→ PROBLEM TO WORK ON
Write out the listing beneath this instruction in its entirety, exactly as it reads.

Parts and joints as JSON

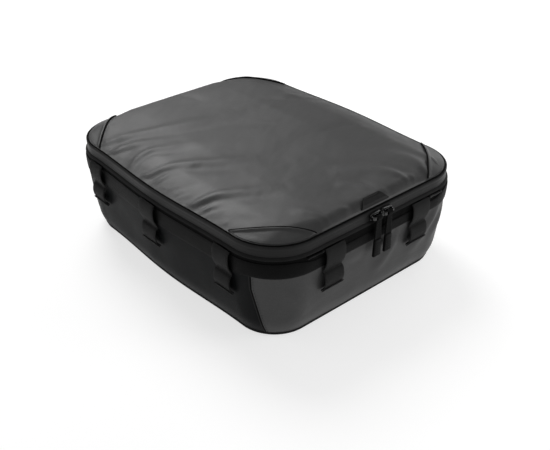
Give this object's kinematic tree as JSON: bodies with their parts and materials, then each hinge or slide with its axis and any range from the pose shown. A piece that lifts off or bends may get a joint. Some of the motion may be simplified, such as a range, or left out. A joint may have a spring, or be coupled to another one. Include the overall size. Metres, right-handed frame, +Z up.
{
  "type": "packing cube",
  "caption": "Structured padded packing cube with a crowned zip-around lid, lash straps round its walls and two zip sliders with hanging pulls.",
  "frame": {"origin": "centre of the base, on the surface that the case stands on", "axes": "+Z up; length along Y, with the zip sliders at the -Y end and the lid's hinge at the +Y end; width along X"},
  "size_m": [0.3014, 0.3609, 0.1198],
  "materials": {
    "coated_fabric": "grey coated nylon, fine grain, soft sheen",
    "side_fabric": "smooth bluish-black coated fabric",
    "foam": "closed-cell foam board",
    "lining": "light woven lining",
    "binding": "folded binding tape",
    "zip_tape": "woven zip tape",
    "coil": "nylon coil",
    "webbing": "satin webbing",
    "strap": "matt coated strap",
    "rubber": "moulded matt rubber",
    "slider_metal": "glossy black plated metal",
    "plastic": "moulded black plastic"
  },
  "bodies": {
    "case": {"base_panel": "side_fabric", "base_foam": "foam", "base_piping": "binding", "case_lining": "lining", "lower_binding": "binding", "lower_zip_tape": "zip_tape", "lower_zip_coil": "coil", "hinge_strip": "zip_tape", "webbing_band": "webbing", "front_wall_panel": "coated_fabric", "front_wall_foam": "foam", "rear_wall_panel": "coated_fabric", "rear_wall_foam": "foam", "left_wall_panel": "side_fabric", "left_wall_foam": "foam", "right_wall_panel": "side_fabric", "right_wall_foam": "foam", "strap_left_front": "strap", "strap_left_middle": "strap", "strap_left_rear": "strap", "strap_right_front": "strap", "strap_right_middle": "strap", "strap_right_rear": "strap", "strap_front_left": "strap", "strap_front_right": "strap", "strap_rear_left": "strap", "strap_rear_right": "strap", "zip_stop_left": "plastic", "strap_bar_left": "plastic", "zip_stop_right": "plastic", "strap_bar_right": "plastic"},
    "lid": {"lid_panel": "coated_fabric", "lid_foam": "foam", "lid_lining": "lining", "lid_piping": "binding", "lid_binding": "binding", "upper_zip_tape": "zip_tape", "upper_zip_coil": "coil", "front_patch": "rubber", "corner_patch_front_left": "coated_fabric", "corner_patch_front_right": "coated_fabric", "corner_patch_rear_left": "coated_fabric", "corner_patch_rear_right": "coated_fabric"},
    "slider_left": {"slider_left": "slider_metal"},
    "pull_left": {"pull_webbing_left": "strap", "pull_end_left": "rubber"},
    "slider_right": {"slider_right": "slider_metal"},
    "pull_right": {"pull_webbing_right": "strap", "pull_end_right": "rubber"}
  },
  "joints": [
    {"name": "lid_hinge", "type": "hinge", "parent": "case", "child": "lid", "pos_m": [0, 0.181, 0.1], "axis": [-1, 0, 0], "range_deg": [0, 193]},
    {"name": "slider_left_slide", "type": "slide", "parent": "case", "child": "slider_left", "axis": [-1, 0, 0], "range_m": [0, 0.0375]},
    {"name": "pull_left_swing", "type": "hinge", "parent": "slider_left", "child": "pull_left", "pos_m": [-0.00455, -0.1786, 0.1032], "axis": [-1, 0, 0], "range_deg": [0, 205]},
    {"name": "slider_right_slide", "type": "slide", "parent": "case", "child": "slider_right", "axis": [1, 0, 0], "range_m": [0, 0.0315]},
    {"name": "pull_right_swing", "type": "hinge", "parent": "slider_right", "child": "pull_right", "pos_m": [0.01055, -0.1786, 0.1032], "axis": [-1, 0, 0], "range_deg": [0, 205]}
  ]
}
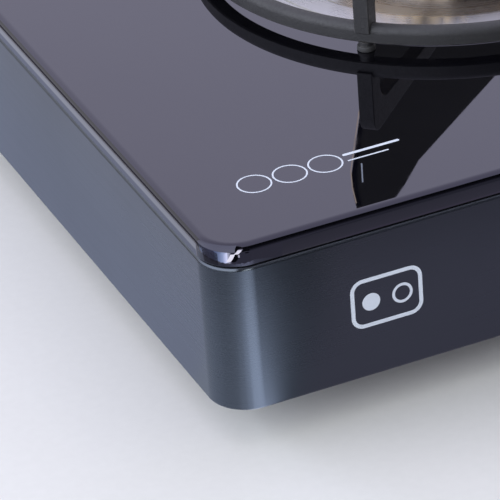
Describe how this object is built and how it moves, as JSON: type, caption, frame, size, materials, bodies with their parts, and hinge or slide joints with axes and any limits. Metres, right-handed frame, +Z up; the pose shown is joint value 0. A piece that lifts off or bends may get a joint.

→ EXERCISE OUTPUT
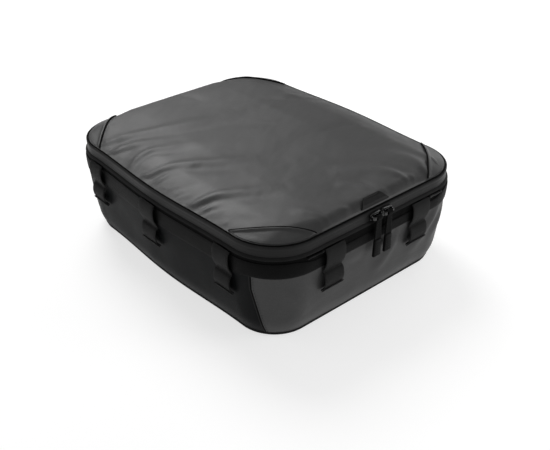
Give this object's kinematic tree as JSON: bodies with their parts and materials, then each hinge or slide with its axis and any range from the pose shown. A piece that lifts off or bends may get a joint. Some of the motion may be simplified, such as a range, or left out. A joint may have a spring, or be coupled to another one. Include the overall size. Metres, right-handed frame, +Z up.
{
  "type": "packing cube",
  "caption": "Structured padded packing cube with a crowned zip-around lid, lash straps round its walls and two zip sliders with hanging pulls.",
  "frame": {"origin": "centre of the base, on the surface that the case stands on", "axes": "+Z up; length along Y, with the zip sliders at the -Y end and the lid's hinge at the +Y end; width along X"},
  "size_m": [0.3014, 0.3609, 0.1198],
  "materials": {
    "coated_fabric": "grey coated nylon, fine grain, soft sheen",
    "side_fabric": "smooth bluish-black coated fabric",
    "foam": "closed-cell foam board",
    "lining": "light woven lining",
    "binding": "folded binding tape",
    "zip_tape": "woven zip tape",
    "coil": "nylon coil",
    "webbing": "satin webbing",
    "strap": "matt coated strap",
    "rubber": "moulded matt rubber",
    "slider_metal": "glossy black plated metal",
    "plastic": "moulded black plastic"
  },
  "bodies": {
    "case": {"base_panel": "side_fabric", "base_foam": "foam", "base_piping": "binding", "case_lining": "lining", "lower_binding": "binding", "lower_zip_tape": "zip_tape", "lower_zip_coil": "coil", "hinge_strip": "zip_tape", "webbing_band": "webbing", "front_wall_panel": "coated_fabric", "front_wall_foam": "foam", "rear_wall_panel": "coated_fabric", "rear_wall_foam": "foam", "left_wall_panel": "side_fabric", "left_wall_foam": "foam", "right_wall_panel": "side_fabric", "right_wall_foam": "foam", "strap_left_front": "strap", "strap_left_middle": "strap", "strap_left_rear": "strap", "strap_right_front": "strap", "strap_right_middle": "strap", "strap_right_rear": "strap", "strap_front_left": "strap", "strap_front_right": "strap", "strap_rear_left": "strap", "strap_rear_right": "strap", "zip_stop_left": "plastic", "strap_bar_left": "plastic", "zip_stop_right": "plastic", "strap_bar_right": "plastic"},
    "lid": {"lid_panel": "coated_fabric", "lid_foam": "foam", "lid_lining": "lining", "lid_piping": "binding", "lid_binding": "binding", "upper_zip_tape": "zip_tape", "upper_zip_coil": "coil", "front_patch": "rubber", "corner_patch_front_left": "coated_fabric", "corner_patch_front_right": "coated_fabric", "corner_patch_rear_left": "coated_fabric", "corner_patch_rear_right": "coated_fabric"},
    "slider_left": {"slider_left": "slider_metal"},
    "pull_left": {"pull_webbing_left": "strap", "pull_end_left": "rubber"},
    "slider_right": {"slider_right": "slider_metal"},
    "pull_right": {"pull_webbing_right": "strap", "pull_end_right": "rubber"}
  },
  "joints": [
    {"name": "lid_hinge", "type": "hinge", "parent": "case", "child": "lid", "pos_m": [0, 0.181, 0.1], "axis": [-1, 0, 0], "range_deg": [0, 193]},
    {"name": "slider_left_slide", "type": "slide", "parent": "case", "child": "slider_left", "axis": [-1, 0, 0], "range_m": [0, 0.0375]},
    {"name": "pull_left_swing", "type": "hinge", "parent": "slider_left", "child": "pull_left", "pos_m": [-0.00455, -0.1786, 0.1032], "axis": [-1, 0, 0], "range_deg": [0, 205]},
    {"name": "slider_right_slide", "type": "slide", "parent": "case", "child": "slider_right", "axis": [1, 0, 0], "range_m": [0, 0.0315]},
    {"name": "pull_right_swing", "type": "hinge", "parent": "slider_right", "child": "pull_right", "pos_m": [0.01055, -0.1786, 0.1032], "axis": [-1, 0, 0], "range_deg": [0, 205]}
  ]
}
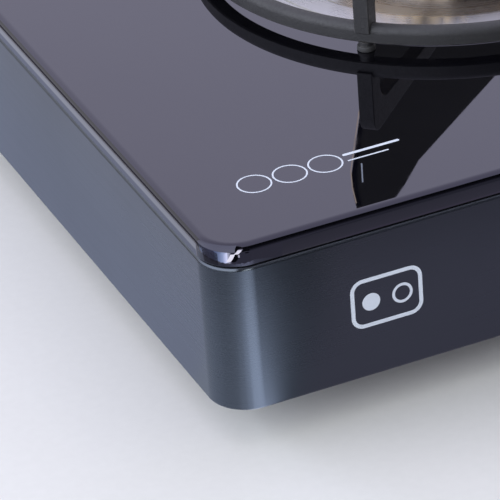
Describe how this object is built and how it moves, as JSON: type, caption, frame, size, materials, bodies with their parts, and hinge or slide joints with axes and any limits. Metres, right-handed frame, +Z up; the pose shown is joint value 0. A piece that lifts off or bends may get a joint.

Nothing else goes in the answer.